Albany, NY – In today's Academic Minute, Dr. Brent Plate of Hamilton College explores the point at which art becomes blasphemy.

Brent Plate is a visiting associate professor of religious studies at Hamilton College where his research focuses on the creation and interpretation of religious imagery. His interdisciplinary approach draws from cultural anthropology, art history, film studies, and increasingly cognitive science. In 2006 he published, Blasphemy: Art that Offends.

About Dr. Plate

Dr. Brent Plate - Art and Blasphemy

In the 1930s, TS Eliot bemoaned living in "a world in which blasphemy is impossible." The start of the 21st century has shown us how profoundly wrong he was.

An ant-covered Jesus. Cartoons of Muhammed. A crucifix in urine.

Condensed phrases that conjure international uproars traversing social and political institutions, cultural values, and religious experiences. And the images themselves? Simple uses of color and contrast, line and form that trigger responses. You don't have to believe in magic to register the power of images on human life.

Stepping back from the rants and raves of poets, politicians, and preachers, we can trace the tangled webs and find blasphemous images to be a goldmine for cultural analysis. Blasphemy -- by which I mean an artwork and the accusations made of it -- is a contested, fluid, and dynamic category of meaning that reveal the public's lusts, longings, fears, and repulsions. And it is not only religious images that strike, for modern secular citizens show forth their own dearly held values when attacks on freedom of speech are made, as the flip side of the "cartoon controversy" demonstrated.
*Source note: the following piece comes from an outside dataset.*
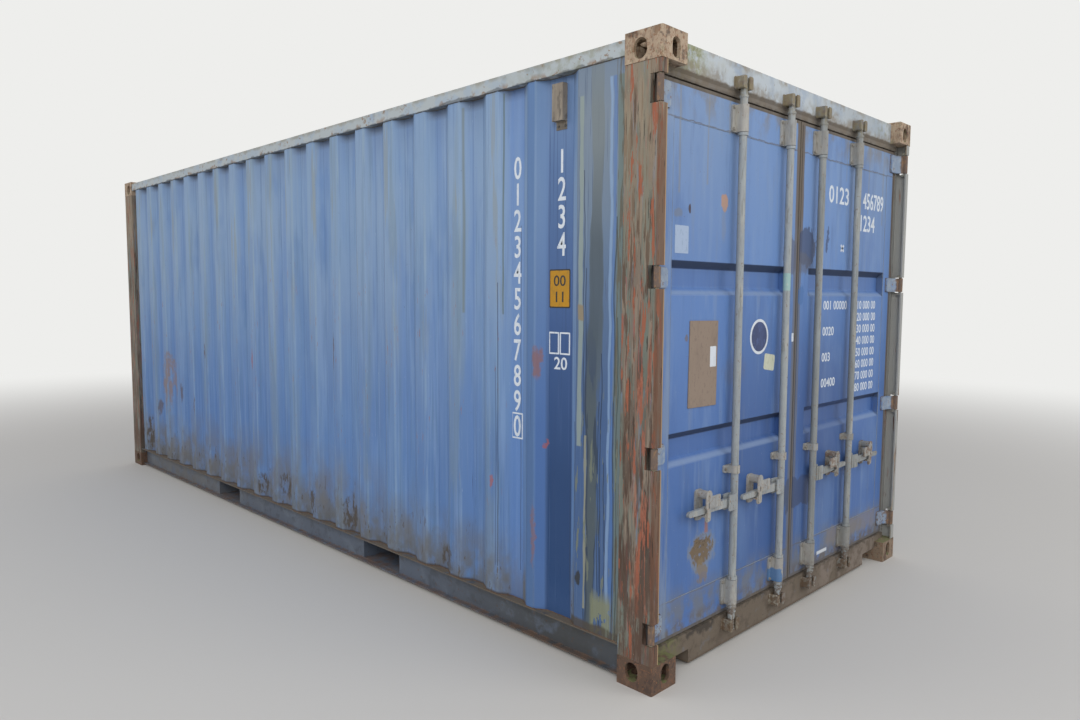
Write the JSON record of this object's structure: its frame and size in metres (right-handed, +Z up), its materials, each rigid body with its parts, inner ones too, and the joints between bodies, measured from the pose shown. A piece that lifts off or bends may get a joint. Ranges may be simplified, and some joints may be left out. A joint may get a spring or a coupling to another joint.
{
  "type": "twenty foot dry freight shipping container",
  "caption": "Steel freight container with corrugated walls, corner castings, fork pockets and double end doors locked by turning bars with lifting handles.",
  "frame": {"origin": "middle of the footprint on the ground, level with the feet of the corner castings", "axes": "+X along the length towards the doors, +Y across to the right-hand leaf's side when facing the doors, +Z up"},
  "size_m": [6.058, 2.438, 2.591],
  "materials": {
    "casting_steel": "cast steel, painted once and now rusted brown with ochre patches",
    "post_paint": "folded steel plate, paint peeled to primer, rust and grey-green grime",
    "wall_paint": "faded medium blue marine paint on corrugated steel sheet",
    "door_paint": "medium blue marine paint on the door leaves",
    "header_paint": "chalked pale blue-grey paint with moss",
    "underframe_paint": "dark blue-grey paint, edges rusted brown",
    "roof_paint": "chalked blue paint with dirt in the troughs",
    "gear_paint": "pale grey zinc and paint, dull, with rust at the edges",
    "gasket_rubber": "aged black door gasket",
    "plywood": "oiled hardwood plywood, scuffed"
  },
  "bodies": {
    "frame": {"bottom_corner_castings": "casting_steel", "top_corner_castings": "casting_steel", "rear_corner_posts": "post_paint", "front_corner_posts": "wall_paint", "door_header": "header_paint", "door_sill": "underframe_paint", "front_top_rail": "wall_paint", "front_bottom_rail": "underframe_paint", "top_side_rails": "wall_paint", "bottom_side_rails": "underframe_paint", "cross_members": "underframe_paint", "fork_pockets": "underframe_paint", "floor_boards": "plywood", "left_side_wall": "wall_paint", "right_side_wall": "wall_paint", "front_end_wall": "wall_paint", "roof_panel": "roof_paint", "roof_corner_plates": "roof_paint", "side_vents": "gear_paint", "bar_keepers": "gear_paint", "hinge_lugs": "gear_paint"},
    "left_door": {"left_door_frame": "door_paint", "left_door_panel": "door_paint", "left_door_gasket": "gasket_rubber", "left_hinge_blades": "door_paint", "left_bar_brackets": "gear_paint", "left_handle_retainers": "gear_paint"},
    "left_outer_bar": {"left_outer_bar": "gear_paint"},
    "left_outer_handle": {"left_outer_handle": "gear_paint"},
    "left_outer_catch": {"left_outer_catch": "gear_paint"},
    "left_inner_bar": {"left_inner_bar": "gear_paint"},
    "left_inner_handle": {"left_inner_handle": "gear_paint"},
    "left_inner_catch": {"left_inner_catch": "gear_paint"},
    "right_door": {"right_door_frame": "door_paint", "right_door_panel": "door_paint", "right_door_gasket": "gasket_rubber", "right_hinge_blades": "door_paint", "right_bar_brackets": "gear_paint", "right_handle_retainers": "gear_paint"},
    "right_outer_bar": {"right_outer_bar": "gear_paint"},
    "right_outer_handle": {"right_outer_handle": "gear_paint"},
    "right_outer_catch": {"right_outer_catch": "gear_paint"},
    "right_inner_bar": {"right_inner_bar": "gear_paint"},
    "right_inner_handle": {"right_inner_handle": "gear_paint"},
    "right_inner_catch": {"right_inner_catch": "gear_paint"}
  },
  "joints": [
    {"name": "left_door_swing", "type": "hinge", "parent": "frame", "child": "left_door", "pos_m": [3.01, -1.201, 1.3], "axis": [0, 0, -1], "range_deg": [0, 264]},
    {"name": "left_outer_bar_turn", "type": "hinge", "parent": "left_door", "child": "left_outer_bar", "pos_m": [2.999, -0.59, 1.3], "axis": [0, 0, -1], "range_deg": [-90, 0]},
    {"name": "left_outer_handle_lift", "type": "hinge", "parent": "left_outer_bar", "child": "left_outer_handle", "pos_m": [3.004, -0.642, 0.678], "axis": [1, 0, 0], "range_deg": [-6, 0]},
    {"name": "left_outer_catch_swing", "type": "hinge", "parent": "left_door", "child": "left_outer_catch", "pos_m": [3.023, -0.828, 0.743], "axis": [-1, 0, 0], "range_deg": [-100, 0]},
    {"name": "left_inner_bar_turn", "type": "hinge", "parent": "left_door", "child": "left_inner_bar", "pos_m": [2.999, -0.166, 1.3], "axis": [0, 0, -1], "range_deg": [-90, 0]},
    {"name": "left_inner_handle_lift", "type": "hinge", "parent": "left_inner_bar", "child": "left_inner_handle", "pos_m": [3.004, -0.218, 0.678], "axis": [1, 0, 0], "range_deg": [-6, 0]},
    {"name": "left_inner_catch_swing", "type": "hinge", "parent": "left_door", "child": "left_inner_catch", "pos_m": [3.023, -0.404, 0.743], "axis": [-1, 0, 0], "range_deg": [-100, 0]},
    {"name": "right_door_swing", "type": "hinge", "parent": "frame", "child": "right_door", "pos_m": [3.01, 1.201, 1.3], "axis": [0, 0, 1], "range_deg": [0, 264]},
    {"name": "right_outer_bar_turn", "type": "hinge", "parent": "right_door", "child": "right_outer_bar", "pos_m": [2.999, 0.59, 1.3], "axis": [0, 0, 1], "range_deg": [-90, 0]},
    {"name": "right_outer_handle_lift", "type": "hinge", "parent": "right_outer_bar", "child": "right_outer_handle", "pos_m": [3.004, 0.642, 0.678], "axis": [-1, 0, 0], "range_deg": [-6, 0]},
    {"name": "right_outer_catch_swing", "type": "hinge", "parent": "right_door", "child": "right_outer_catch", "pos_m": [3.023, 0.828, 0.743], "axis": [1, 0, 0], "range_deg": [-100, 0]},
    {"name": "right_inner_bar_turn", "type": "hinge", "parent": "right_door", "child": "right_inner_bar", "pos_m": [2.999, 0.166, 1.3], "axis": [0, 0, 1], "range_deg": [-90, 0]},
    {"name": "right_inner_handle_lift", "type": "hinge", "parent": "right_inner_bar", "child": "right_inner_handle", "pos_m": [3.004, 0.218, 0.678], "axis": [-1, 0, 0], "range_deg": [-6, 0]},
    {"name": "right_inner_catch_swing", "type": "hinge", "parent": "right_door", "child": "right_inner_catch", "pos_m": [3.023, 0.404, 0.743], "axis": [1, 0, 0], "range_deg": [-100, 0]}
  ]
}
George Bernard Shaw once spoke of the evolution of truth: "New opinions often appear first as jokes and fancies, then as blasphemies and treason, then as questions open to discussion, and finally as established truths," Every society has its taboos, and the categorical concept of blasphemy allows us to look to the forbidden symbols of our past. In so doing we stumble across the structures and strictures of our current culture.